>> START Material for this task
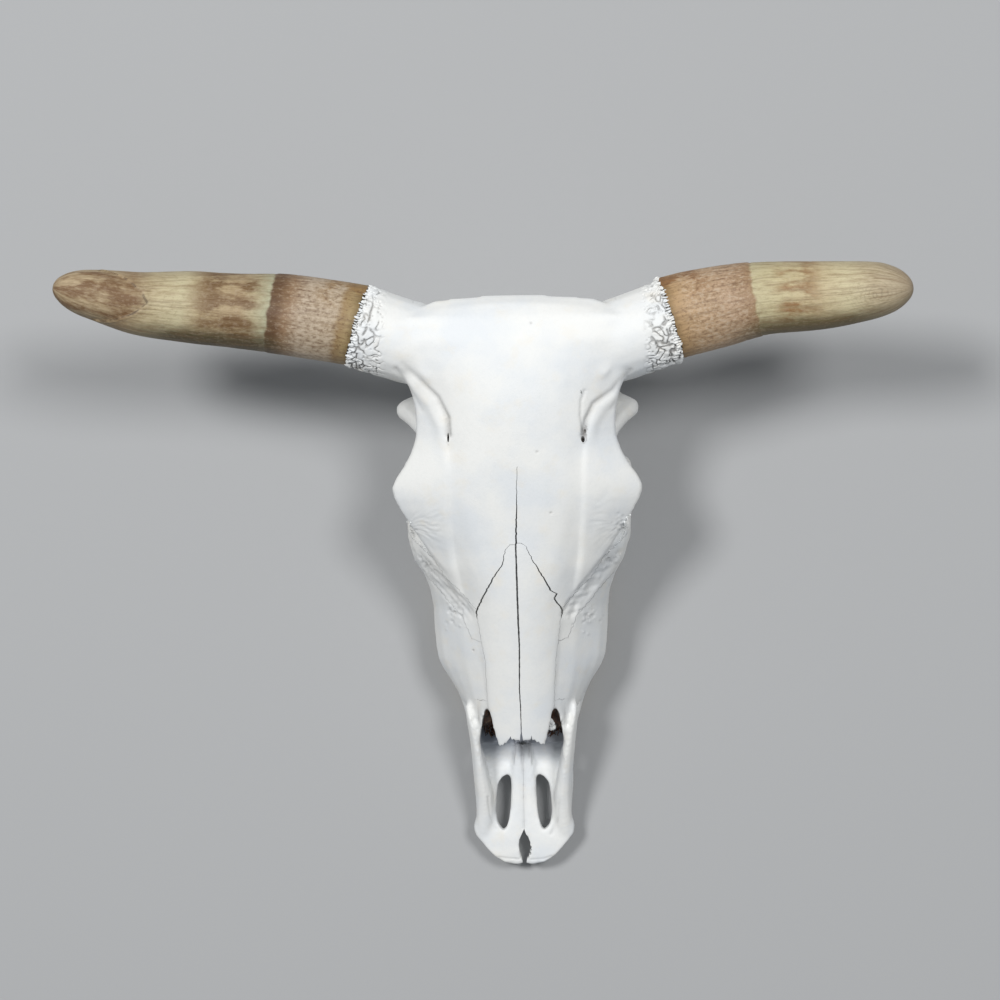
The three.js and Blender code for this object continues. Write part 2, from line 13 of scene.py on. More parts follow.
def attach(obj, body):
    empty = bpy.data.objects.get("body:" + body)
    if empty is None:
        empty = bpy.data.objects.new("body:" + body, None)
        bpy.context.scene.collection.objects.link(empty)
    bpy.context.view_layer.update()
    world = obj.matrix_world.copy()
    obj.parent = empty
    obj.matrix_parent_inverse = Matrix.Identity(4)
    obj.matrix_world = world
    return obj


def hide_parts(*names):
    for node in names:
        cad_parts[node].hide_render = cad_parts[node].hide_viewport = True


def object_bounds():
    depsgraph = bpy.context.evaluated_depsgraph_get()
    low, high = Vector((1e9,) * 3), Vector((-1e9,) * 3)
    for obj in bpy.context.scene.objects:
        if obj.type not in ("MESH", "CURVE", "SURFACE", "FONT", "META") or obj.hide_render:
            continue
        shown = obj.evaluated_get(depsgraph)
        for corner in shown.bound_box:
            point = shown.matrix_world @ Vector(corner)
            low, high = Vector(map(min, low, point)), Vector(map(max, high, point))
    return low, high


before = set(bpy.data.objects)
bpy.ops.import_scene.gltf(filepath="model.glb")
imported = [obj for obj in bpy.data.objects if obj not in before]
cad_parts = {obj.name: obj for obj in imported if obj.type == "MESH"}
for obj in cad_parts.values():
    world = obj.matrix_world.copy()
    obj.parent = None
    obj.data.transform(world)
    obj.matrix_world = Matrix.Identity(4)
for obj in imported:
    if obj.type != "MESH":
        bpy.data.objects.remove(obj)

cadBox = [list(corner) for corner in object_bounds()]
scene = bpy.context.scene
faceOrigin = np.array([24.409, 66.275, 0.0])  # the skull frame's origin, in the part's frame
boneNodes = [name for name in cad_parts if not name.startswith("horn")]


def toFrame(points):
    return (np.asarray(points, float) + faceOrigin) / 1000


def toSkull(points):
    return np.asarray(points, float) * 1000 - faceOrigin


# Floor, light and camera

studio = {
    "floorSize": 12.0,
    "floorColour": (0.43, 0.435, 0.44, 1),
    "floorRoughness": 0.8,
    "cameraPlace": (41.2, 0, 2000),
    "cameraTarget": (-13.8, 0, 165),
    "cameraRoll": 0.7,  # degrees
    "lens": 80,
    "sensorWidth": 36,
    "lightTarget": (0, -20, 60),
    "lights": [  # name, place, size across in metres, power in watts
        ("softbox_left", (-1750, 1150, 4000), 1.0, 104),
        ("softbox_right", (1500, 1100, 4200), 1.2, 84),
    ],
    "ambient": ((0.9, 0.95, 1.0, 1), 0.225),
}


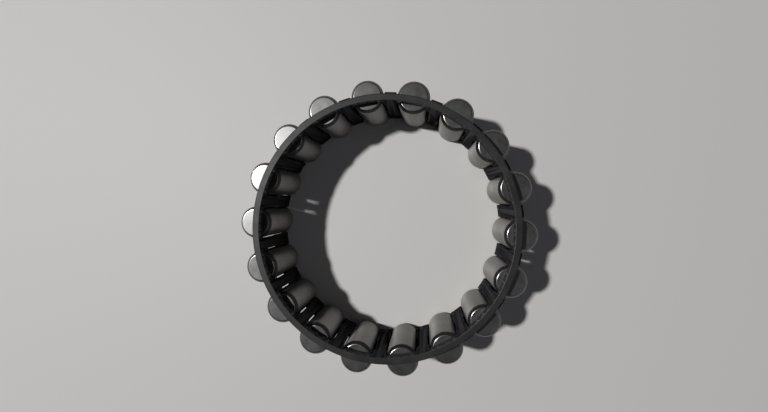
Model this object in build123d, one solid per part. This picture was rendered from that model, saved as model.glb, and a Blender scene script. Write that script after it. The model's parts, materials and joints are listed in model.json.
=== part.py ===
from build123d import *
import math
import os

os.makedirs("parts", exist_ok=True)

# Roller one-way clutch insert, in millimetres: a comb-shaped cage with a closed rim at the top
# and crossbars that hang from it, and one loose cylindrical roller in each pocket between them.
# The ring stands on z = 0, its axis is Z, and the first pocket is centred on +X.

# Rollers
roller_count = 18
roller_diameter = 12.0
roller_length = 28.0
pitch_radius = 49.0            # circle through the roller axes
roller_chamfer = 0.9           # 45 degrees, between an end face and the side

# Cage: radial sizes
crossbar_inset = 2.9           # from the pitch circle in to the crossbars' inner faces
crossbar_depth = 3.9
rim_wall = 2.4

# Cage: heights
rim_height = 3.6
foot_land_height = 4.0         # thicker band at the lower end of each crossbar
shoulder_drop = 0.5            # the crossbars keep their full depth up to this far below the rim

# Cage: small forms
foot_land_step = 0.3           # how far that band stands in from the crossbar's inner face
foot_edge_chamfer = 0.4
shoulder_fillet = 0.5          # hollow corner between a crossbar's shoulder and the rim
shoulder_edge_chamfer = 0.3
rim_outer_chamfer = 0.7
rim_inner_chamfer = 0.3
pocket_corner_radius = 0.7
lip_depth = 0.9                # radial depth of the lips that keep the rollers from falling inwards
lip_reach = 0.3                # how far a lip stands out of the crossbar's flank at the inner face
window_height = 10.5           # the lips are broken at middle height
window_centre_height = 15.0

# Clearances
pocket_play = 0.9              # across the pocket, both sides of the roller together
roller_end_clearance = 0.4     # between a roller's upper end and the rim above it

# What follows from those sizes
roller_radius = roller_diameter / 2
pocket_pitch = 360 / roller_count
pocket_height = roller_length + roller_end_clearance
cage_height = pocket_height + rim_height
shoulder_height = pocket_height - shoulder_drop
cage_inner_radius = pitch_radius - crossbar_inset
crossbar_outer_radius = cage_inner_radius + crossbar_depth
rim_outer_radius = cage_inner_radius + rim_wall
pocket_half_angle = math.degrees(math.asin((roller_radius + pocket_play / 2) / pitch_radius))
inner_half_width = cage_inner_radius * math.tan(math.radians(pocket_half_angle))
lip_half_angle = math.degrees(math.atan((inner_half_width - lip_reach) / cage_inner_radius))
lip_back_radius = cage_inner_radius + lip_depth
window_bottom = window_centre_height - window_height / 2


def cage_section():
    """Radial section through a crossbar and the rim, drawn in the XZ plane."""
    foot_radius = cage_inner_radius - foot_land_step
    foot = Polyline(
        (cage_inner_radius, foot_land_height + foot_land_step),
        (foot_radius, foot_land_height),
        (foot_radius, foot_edge_chamfer),
        (foot_radius + foot_edge_chamfer, 0),
        (crossbar_outer_radius - foot_edge_chamfer, 0),
        (crossbar_outer_radius, foot_edge_chamfer),
        (crossbar_outer_radius, shoulder_height - shoulder_edge_chamfer),
        (crossbar_outer_radius - shoulder_edge_chamfer, shoulder_height),
        (rim_outer_radius + shoulder_fillet, shoulder_height),
    )
    hollow_corner = RadiusArc(
        (rim_outer_radius + shoulder_fillet, shoulder_height),
        (rim_outer_radius, shoulder_height + shoulder_fillet),
        shoulder_fillet,
    )
    rim = Polyline(
        (rim_outer_radius, shoulder_height + shoulder_fillet),
        (rim_outer_radius, cage_height - rim_outer_chamfer),
        (rim_outer_radius - rim_outer_chamfer, cage_height),
        (cage_inner_radius + rim_inner_chamfer, cage_height),
        (cage_inner_radius, cage_height - rim_inner_chamfer),
        (cage_inner_radius, foot_land_height + foot_land_step),
    )
    return Plane.XZ * make_face(foot + hollow_corner + rim)


def wedge(half_angle, bottom, height):
    """Wedge between two radial planes, pointed at the axis."""
    reach = 2 * crossbar_outer_radius
    half_width = reach * math.tan(math.radians(half_angle))
    outline = Polyline((0, 0), (reach, -half_width), (reach, half_width), close=True)
    return Pos(0, 0, bottom) * extrude(make_face(outline), height)


def open_pocket(half_angle):
    """Pocket that is open downwards, with rounded upper corners."""
    space = wedge(half_angle, -roller_length, roller_length + pocket_height)
    upper_edges = space.edges().group_by(Axis.Z)[-1]
    wall_edges = upper_edges.sort_by(Axis.X)[:2]
    return fillet(wall_edges, pocket_corner_radius)


def pocket_cutter():
    """Pocket with a lip along each inner edge, and the window that breaks both lips."""
    lip_zone = Cylinder(lip_back_radius, 4 * cage_height)
    behind_lips = open_pocket(pocket_half_angle) - lip_zone
    between_lips = open_pocket(lip_half_angle)
    window = wedge(pocket_half_angle, window_bottom, window_height)
    return behind_lips + between_lips + window


def build_cage():
    blank = revolve(cage_section(), Axis.Z)
    cutter = pocket_cutter()
    pockets = [Rot(0, 0, number * pocket_pitch) * cutter for number in range(roller_count)]
    return blank - pockets


def build_roller():
    """Roller standing on z = 0 about the Z axis, with chamfered ends."""
    face_radius = roller_radius - roller_chamfer
    outline = Polyline(
        (0, 0),
        (face_radius, 0),
        (roller_radius, roller_chamfer),
        (roller_radius, roller_length - roller_chamfer),
        (face_radius, roller_length),
        (0, roller_length),
        close=True,
    )
    return revolve(Plane.XZ * make_face(outline), Axis.Z)


def build_parts():
    parts = {"cage": build_cage()}
    roller = build_roller()
    for number in range(roller_count):
        around = Rot(0, 0, number * pocket_pitch)
        parts[f"roller_{number + 1:02d}"] = around * Pos(pitch_radius, 0, 0) * roller
    return parts


for name, shape in build_parts().items():
    shape.label = name
    export_step(shape, f"parts/{name}.step")
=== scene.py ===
import bpy
import bmesh
import json
import math
from mathutils import Matrix, Vector


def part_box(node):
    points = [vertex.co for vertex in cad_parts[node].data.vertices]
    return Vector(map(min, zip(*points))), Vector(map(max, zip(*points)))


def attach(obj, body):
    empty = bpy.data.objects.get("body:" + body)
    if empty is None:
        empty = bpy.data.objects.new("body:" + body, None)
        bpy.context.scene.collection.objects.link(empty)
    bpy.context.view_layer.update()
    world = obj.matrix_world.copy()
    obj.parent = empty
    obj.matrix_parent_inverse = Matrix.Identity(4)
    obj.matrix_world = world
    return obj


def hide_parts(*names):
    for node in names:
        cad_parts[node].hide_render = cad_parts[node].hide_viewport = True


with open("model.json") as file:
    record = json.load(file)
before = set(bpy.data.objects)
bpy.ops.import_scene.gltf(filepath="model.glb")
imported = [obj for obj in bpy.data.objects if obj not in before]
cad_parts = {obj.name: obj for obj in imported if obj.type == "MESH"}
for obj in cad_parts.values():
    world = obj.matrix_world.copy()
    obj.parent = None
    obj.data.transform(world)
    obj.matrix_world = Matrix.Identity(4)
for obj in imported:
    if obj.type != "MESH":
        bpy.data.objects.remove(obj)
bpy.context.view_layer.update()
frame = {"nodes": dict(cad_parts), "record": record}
print("frame loaded:", len(frame["nodes"]), "nodes")

mm = 0.001

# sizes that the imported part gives
mountSizes = {mount["name"]: mount["dims"] for mount in frame["record"]["mounts"]}
innerRace = mountSizes["inner_race_seat"]["r_mm"] * mm
outerRace = mountSizes["outer_race_seat"]["r_mm"] * mm
rollerLength = mountSizes["inner_race_seat"]["length_mm"] * mm
rollerRadius = (outerRace - innerRace) / 2
pitchRadius = (outerRace + innerRace) / 2
cageLow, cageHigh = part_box("cage")
rollerNames = sorted(name for name in frame["nodes"] if name.startswith("roller_"))
rollerPitch = 2 * math.pi / len(rollerNames)


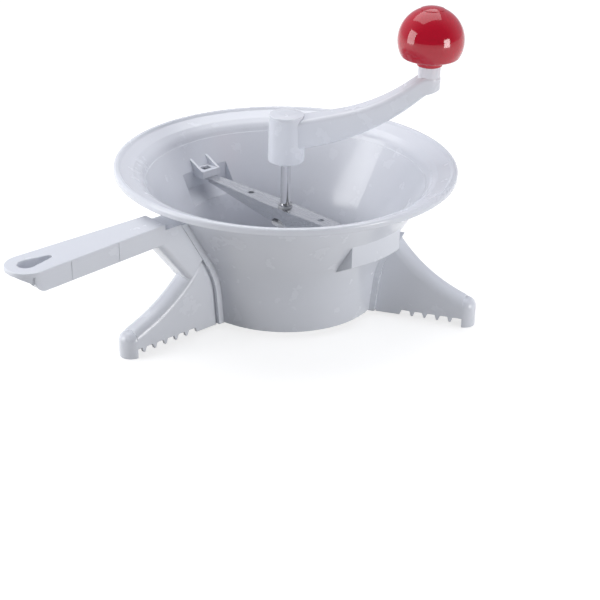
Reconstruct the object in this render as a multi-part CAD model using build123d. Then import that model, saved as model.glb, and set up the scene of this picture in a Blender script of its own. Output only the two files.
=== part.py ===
>> END Material for this task
▶ [What you should do]:
Copy out exactly the lines running from the line with "Reconstruct the object" to the end of the records, inclusive.

▶ [Exercise answer]:
Reconstruct the object in this render as a multi-part CAD model using build123d. Then import that model, saved as model.glb, and set up the scene of this picture in a Blender script of its own. Output only the two files.
=== part.py ===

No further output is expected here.